# Blizzard 2016



## bigdaddy (Mar 3, 2013)

Anyone else getting hammered with snow?
I already have 26" with 4' drifts!
They said another 6"-12" could fall in my area and another 3"-6" in Philadelphia which already has 16".
This sucks that it is over the weekend because I usually charge $75 for sidewalks and $125 for driveways but I aint moving this snow for those prices!
I have 21 sidewalks and 18 driveways. I just emailed all of the agents and told them to get on the horn first thing Monday morning and get approvals for $125 sidewalks and $250 driveways.
In the mean time I will be staying warm inside:vs_coffee:
What's safeguard paying these days? $25 before discount? LOL


----------



## Wannabe (Oct 1, 2012)

Volume discounted prices are in immediate effect


----------



## Craigslist Hack (Jun 14, 2012)

We have 6-9 inches depending on which news channel you watch. We have removed zero. We have a trsuck with a blade and a nice snowblower but it's cold out there. Instead I'm doing a refresh on a property to get it ready to rent. Warm weather work.


----------



## NCnewbie (Aug 6, 2014)

Managed to time our anniversary cruise perfectly. Was in Florida when it first started, now we're on the way back to NC to see this "blizzard" that's shut the south down.


----------



## Wannabe (Oct 1, 2012)

Was that you throwing stuff over the side?


----------



## NCnewbie (Aug 6, 2014)

Wannabe said:


> Was that you throwing stuff over the side?
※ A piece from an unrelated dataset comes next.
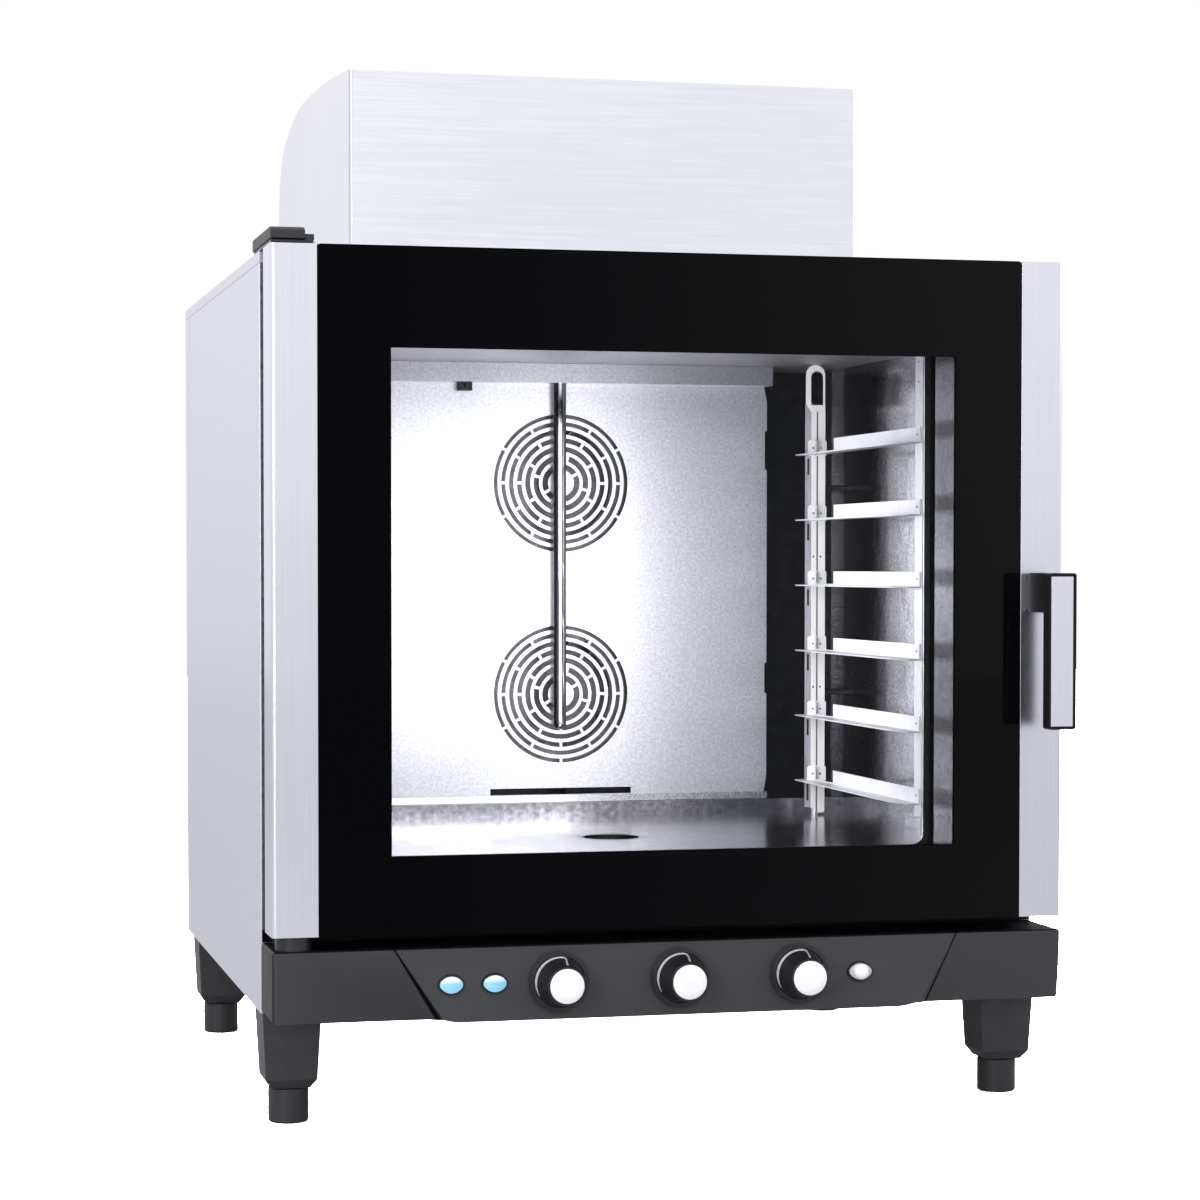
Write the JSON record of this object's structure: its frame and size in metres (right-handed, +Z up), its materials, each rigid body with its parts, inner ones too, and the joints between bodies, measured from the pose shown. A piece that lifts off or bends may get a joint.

No I wouldn't of wasted those $8 drinks!

We were on the Carnival Sensation to Nassau, I'll be mad if I could of had a drink with you and missed the opportunity


----------



## Wannabe (Oct 1, 2012)

Lol. We went a couple weeks back on the Carnival Freedom out of Galveston to Cozumel and the Yucatan. Nope I didn't buy any of those $8.00 drinks but I was having Mt Dew withdrawals until I found a mini-bottle of the Green Gold in Mexico that cost $8.00!!! Coulda drunk a Coke for $1.50.


----------



## NCnewbie (Aug 6, 2014)

Wannabe said:


> Lol. We went a couple weeks back on the Carnival Freedom out of Galveston to Cozumel and the Yucatan. Nope I didn't buy any of those $8.00 drinks but I was having Mt Dew withdrawals until I found a mini-bottle of the Green Gold in Mexico that cost $8.00!!! Coulda drunk a Coke for $1.50.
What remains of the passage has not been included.